Measuring and modeling evapotranspiration of a Populus euphratica forest in northwestern China

Abstract

Vegetation is sparsely distributed in the arid regions of northwestern China, and accurately measuring and partitioning of evapotranspiration is of importance for ecosystems in such areas. In this study, we measured and analyzed diurnal and phenological variations in evapotranspiration using the eddy–covariance method based on the Penman–Monteith, Priestley–Taylor, Shuttleworth–Wallace models, a newly proposed improved dual source model and a clumped model in a forest reserve in the Ejin oasis of Populus euphratica in 2015 and 2016 growing seasons. A sensitivity analysis was performed for the models with higher accuracies and we examined the biotic and abiotic controls on evapotranspiration.

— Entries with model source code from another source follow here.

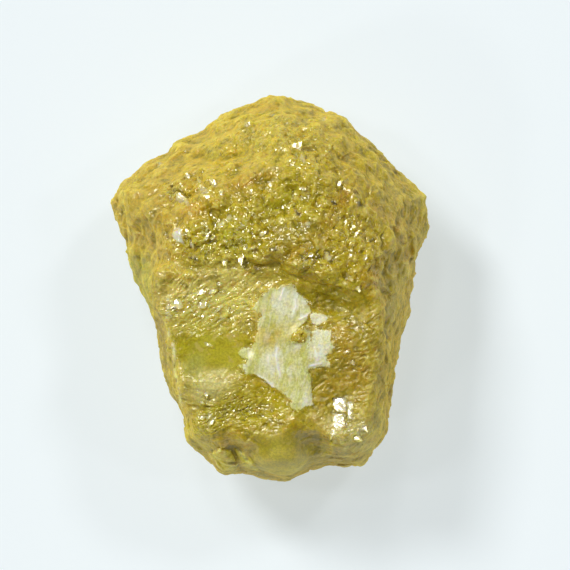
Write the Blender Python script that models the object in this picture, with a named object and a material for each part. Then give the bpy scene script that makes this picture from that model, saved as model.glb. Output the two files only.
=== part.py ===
"""Rough yellow diamond: one etched and broken crystal, 8 mm long, lying on a flat cleavage face.

Run it with blender --background --python part.py, or from Blender's text editor.

The stone is shaped in millimetres about a point inside it, then scaled to metres. It is seen best
from above (+Z). +Y runs to the blunt point of the crown, and the broken block is on the -Y side.
The origin is under the middle of the stone, on the face that it rests on.
"""

import math

import bmesh
import bpy
import numpy as np
from mathutils import Matrix, Vector, noise

MM = 0.001

# Driving dimensions, in millimetres
LENGTH = 8.0
WIDTH = 6.6
HEIGHT = 5.3
GIRDLE_HEIGHT = 1.95
GIRDLE_SWAY = 0.32
CENTRE = Vector((0.05, 0.15, 2.30))

# The plan outline at the girdle, as shares of WIDTH and LENGTH from the middle, clockwise from the point
OUTLINE = (
    (0.045, 0.495), (0.146, 0.451), (0.236, 0.435), (0.320, 0.374), (0.400, 0.313),
    (0.451, 0.256), (0.480, 0.231), (0.489, 0.184), (0.501, 0.122), (0.467, 0.037),
    (0.441, -0.058), (0.423, -0.126), (0.409, -0.229), (0.395, -0.295), (0.379, -0.382),
    (0.326, -0.439), (0.297, -0.467), (0.191, -0.458), (0.098, -0.487), (0.051, -0.507),
    (-0.010, -0.489), (-0.085, -0.476), (-0.146, -0.483), (-0.201, -0.425), (-0.260, -0.396),
    (-0.260, -0.333), (-0.301, -0.265), (-0.321, -0.182), (-0.337, -0.100), (-0.388, -0.014),
    (-0.441, 0.078), (-0.437, 0.104), (-0.467, 0.154), (-0.500, 0.218), (-0.485, 0.262),
    (-0.390, 0.304), (-0.283, 0.359), (-0.207, 0.383), (-0.143, 0.422), (-0.077, 0.450),
)

# How far the flanks lean in, in mm, by compass angle from +X: from the girdle up, and from it down
FLANK_ANGLES = (-180, -168, -150, -125, -105, -80, -50, -25, 0, 30, 60, 90, 125, 150, 165, 172, 180)
LEAN_UP = (
    0.30, 0.20, 0.14, 0.26, 0.50, 0.60, 0.50, 0.65, 1.00, 1.25, 1.15, 1.35, 1.25, 1.15, 0.95, 0.70, 0.30,
)
LEAN_DOWN = (
    0.70, 0.60, 0.55, 0.70, 0.80, 0.90, 0.70, 0.60, 0.75, 0.95, 1.05, 1.15, 0.95, 0.80, 0.75, 0.75, 0.70,
)
LEAN_UP_CURVE = 1.6
LEAN_DOWN_CURVE = 1.5
EDGE_ROUNDING = 0.14
BASE_ROUNDING = 0.02

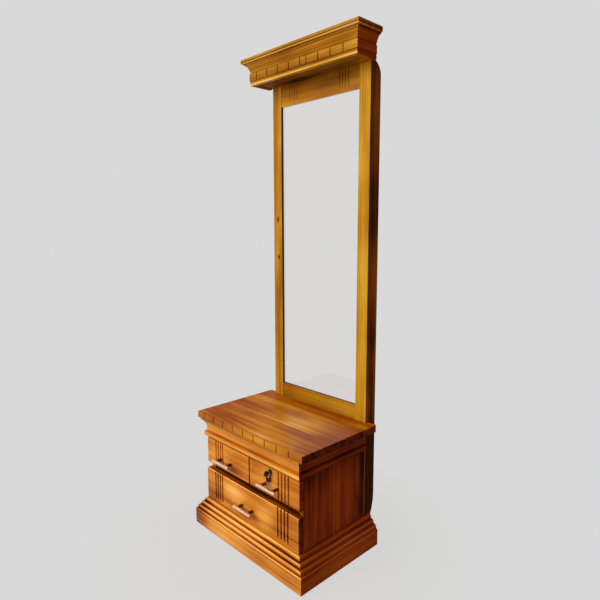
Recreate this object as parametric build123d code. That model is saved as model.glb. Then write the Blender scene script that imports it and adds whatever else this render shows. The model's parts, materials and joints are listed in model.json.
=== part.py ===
from build123d import *
import os
from math import atan2, cos, sin, sqrt

# A dressing table with a full-height mirror: a low three-drawer cabinet on a
# moulded plinth, and a mirror frame on two tall posts fixed to its back.
# Millimetres.  X runs left to right, -Y is the front, +Z is up, and the origin
# is on the floor under the middle of the whole piece.

# Overall sizes
total_height = 1830.0
total_depth = 440.0
base_width = 608.0
table_height = 468.0

# Cabinet carcass
plinth_height = 112.0
plinth_band_height = 65.0
plinth_front_projection = 35.0
plinth_side_projection = 44.0
plinth_ledge = 14.0
plinth_tail = 14.0
plinth_foot_round = 5.0
plinth_band_round = 5.0
reed_count = 3
reed_set_back = 7.0
reed_start = 1.0
reed_bulge = 5.5
board = 20.0
divider_thickness = 18.0
divider_reveal = 1.0
rail_lap = 1.0
partition_thickness = 18.0
back_thickness = 16.0
side_inset = 10.0
rear_stile_width = 55.0
stile_kerf_width = 2.0
stile_kerf_depth = 4.0
groove_clearance = 0.2

# Table top and the moulding under it
top_thickness = 25.0
top_front_overhang = 19.0
top_side_overhang = 33.0
top_ear = 14.0
top_corner_radius = 12.0
top_edge_round = 1.5
top_kerf_pitch = 60.0
top_kerf_first = 43.0
kerf_width = 4.0
kerf_depth = 3.5
crown_height = 74.0
crown_top_projection = 17.0
crown_bead_projection = 9.5
bead_height = 26.0
crown_lip = 5.0
crown_shadow = 8.0
crown_set_off = 0.5
notch_clearance = 0.3

# Drawers
front_thickness = 20.0
upper_front_thickness = 19.0
lower_front_thickness = 23.0
front_side_gap = 3.0
upper_front_height = 104.0
lower_front_height = 125.0
row_gap = 21.0
floor_gap = 2.0
drawer_side = 12.0
drawer_back_thickness = 12.0
drawer_bottom_thickness = 6.0
drawer_bottom_rise = 8.0
drawer_bottom_groove = 6.0
drawer_side_gap = 3.0
drawer_depth = 290.0
upper_box_height = 80.0
lower_box_height = 100.0
runner_width = 14.0
runner_height = 4.0
runner_end_gap = 4.0
running_gap = 0.3
finger_round = 7.0
lower_top_round = 4.2
flute_width = 8.0
flute_depth = 3.0
flute_pitch = 16.7
left_flute_pitch = 14.5
flute_centre = 183.0
flute_count = 4
flute_stop = 14.0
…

The results show that the total amounts of evapotranspiration during the two growing seasons in 2015 and 2016 were 622 and 612 mm, respectively. Phenological variations in evapotranspiration produced single-peak curves, while diurnal variations reflected the influence of high temperatures on some afternoons. The Priestley–Taylor and the improved dual source models gave the most accurate evapotranspiration values at the daily scale and appeared to be most suitable for the estimation of evapotranspiration for the species in arid regions. In addition, both models were the most sensitive to net radiation (Rn).